Friday, December 18, 2009

This might be a dead end

My bloodwork is normal! I prepared myself for this because a huge part of me felt that the bulk of my symptoms were related to the Dandy Walker. Also, I didn't want to be disappointed with the results. I think I was a bit desperate for a blood test to give me a definitive answer. I am relieved that nothing serious appears to be going on. My family doctor suggested I see my neurologist, which I had already planned to do after my MRI on December 27. Maybe the neurologist can bring me closure.

Here I am preparing myself for good news again. I don't think the neurologist will find anything wrong with me. I can see him agreeing with me that my leg weakness, aching after activity and loss of balance, all of which I used to experience as a young child, is again related to the Dandy Walker. It still seems strange to me that all of the symptoms became more severe with the virus, though. Is that a coincidence or can illness provoke symptoms of Dandy Walker? Or maybe it's not Dandy Walker at all.

A conclusion of Dandy Walker doesn't explain the abdominal pain or feet and ankle swelling, though, so I'm thinking that might be a separate issue. My family doctor didn't have much to say about all this, so I think I'll see my internist again for her opinion. I think I'll see my cardiologist again too because my Digoxin is a little low and my heart races when I'm standing or walking. Could that just be because I have to exert myself to stand and walk? I don't think so. It races even when I'm just sitting down too. Could it be that my heart is contributing to the leg fatigue? The heart racing hasn't been for the past six months, so I'm assuming that it's not related to my illness.
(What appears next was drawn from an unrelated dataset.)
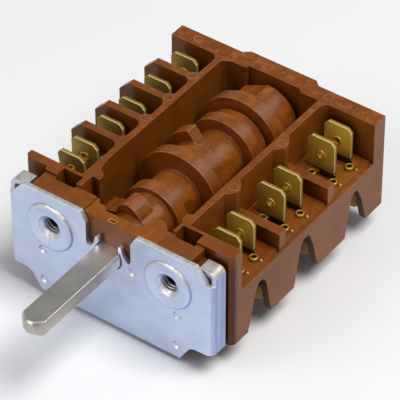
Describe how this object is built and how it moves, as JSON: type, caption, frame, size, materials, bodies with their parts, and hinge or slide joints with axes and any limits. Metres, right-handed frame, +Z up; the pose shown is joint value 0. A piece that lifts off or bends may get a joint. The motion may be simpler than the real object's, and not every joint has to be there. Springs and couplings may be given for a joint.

If my main issues are indeed related to the Dandy Walker, then that means since my virus ended I've been suffering from a disability, not an illness! I keep thinking about all of those times I've been telling people I'm sick! I'd be happy to seek physical and occupational therapy to manage my symptoms -- anything to help me feel stronger and more comfortable. There must be exercises and mobility devices for me! I'm getting excited to learn how to live with this rather than complain and then put my feet up. With therapy I will feel actively involved in my recovery or the management of my disability.

Sometimes I feel that a cane would help me, but I'm afraid that people might think I'm looking for attention or exaggerating my situation. That's not it at all! A cane would relieve pressure from my feet which are already sore because they're flat and I sometimes strain the muscles in them to keep my balance. It would also prevent me from winding my back when I walk, help me keep balance and stay on my feet comfortably for longer periods. I think I would only need the cane for walking long distances or standing for long periods.

And I can see exercises helping me too. I often practice "tightrope walking" and standing on one foot for as long as I can. I remember when I was about seven I went to some sort of physical therapy and had exercises to do at home like playing wheelbarrow with someone holding my legs up. I was also instructed to practice walking like a penguin, but I'm not sure how that was supposed to help. Maybe some sort of strength training would help my legs, but I'd like to do that with a trainer who can help me figure out what weight would be good for me, length of training, etc. I feel really optimistic that I can help myself. I considered seeking help in these areas earlier, but I figured these would just get better on their own or that it would be better to go to therapy when I felt better.

I'm a bit upset to think that maybe this manifestation of Dandy Walker is permanent. Regardless, I'll always have to deal with it, my arrhythmia and my asthma. Lately I've found myself asking "What if?" a lot, mainly "What if I can only work part-time someday?" or "What if something else is going on that my doctors aren't looking for or haven't been able to detect?" Everything is unknown, but at least the bloodwork ruled some things out.


  1. You're amazing Leybee! Who else talks about "my" cardiologist and "my" internist and "my" neurologist with such casualness. Good golly woman, you're just amazing.

    Know what you should try for strength for your legs? Swimming. It works the muscles but is a lot less taxing on your body. I think a lot of people recovering from injuries do some therapy involving exercise in water. Could always try looking into that?

    PS. I'm glad that the bloodwork is ok.

  2. Thanks Lindsey! Maybe people who haven't always had these issues wouldn't write so casually about it. They'd remember life without them! It hadn't occurred to me that I write casually about it all. Nothing feels daunting or unusual about my experiences.

    I didn't think about swimming! It would help with my co-ordination, too. I'd better make use of my pool, but not now because we closed it up. Also, it's probably frozen.